Victor Samuel Mamatey (February 2, 1917 - January 18, 2007) was an American professor of history.

Biography 
Mamatey was born in North Braddock, Pennsylvania. His father, Albert Mamatey, was a Slovak immigrant to the United States, active in Slovak immigrant organizations in the United States.

Mamatey spent his childhood years in Bratislava. Subsequently, he earned a diploma from the Comenius University in Bratislava and then completed his undergraduate work at the University of Chicago before earning his Master of Arts from Harvard University.

In 1942, Mamatey enlisted into the United States Army Air Corps and served in the China-India-Burma theatre. After demobilization, Mamatey enrolled at the Sorbonne in Paris where he earned a PhD.

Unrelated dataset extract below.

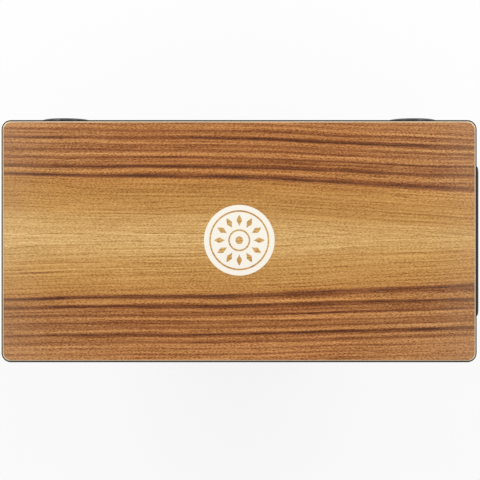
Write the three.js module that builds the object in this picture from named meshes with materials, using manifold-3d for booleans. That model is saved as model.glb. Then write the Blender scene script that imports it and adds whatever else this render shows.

In 1949, Mamatey moved to Tallahassee, Florida, to accept a faculty position with the history department at Florida State University. He was promoted to chairman of the department in 1964. In 1967, he moved to the University of Georgia. At the University of Georgia he assumed the duties of research professor and served for a year in 1972, and 1973 as acting dean of the Franklin College of Arts and Sciences. In 1984 he retired.

A recognized expert in East European history, Mamatey authored, co-authored and edited a number of books and other publications, including The World in the Twentieth Century (Boston, 1962). He won the American Historical Association's George Louis Beer Prize in 1958 for The United States and East Central Europe, and a Guggenheim fellowship.

Mamatey supported the University Library in Bratislava, Slovakia, to which he regularly sent large volumes of books on Slavic studies he had collected. The University Library in Bratislava maintains a Library of Victor S. Mamatey.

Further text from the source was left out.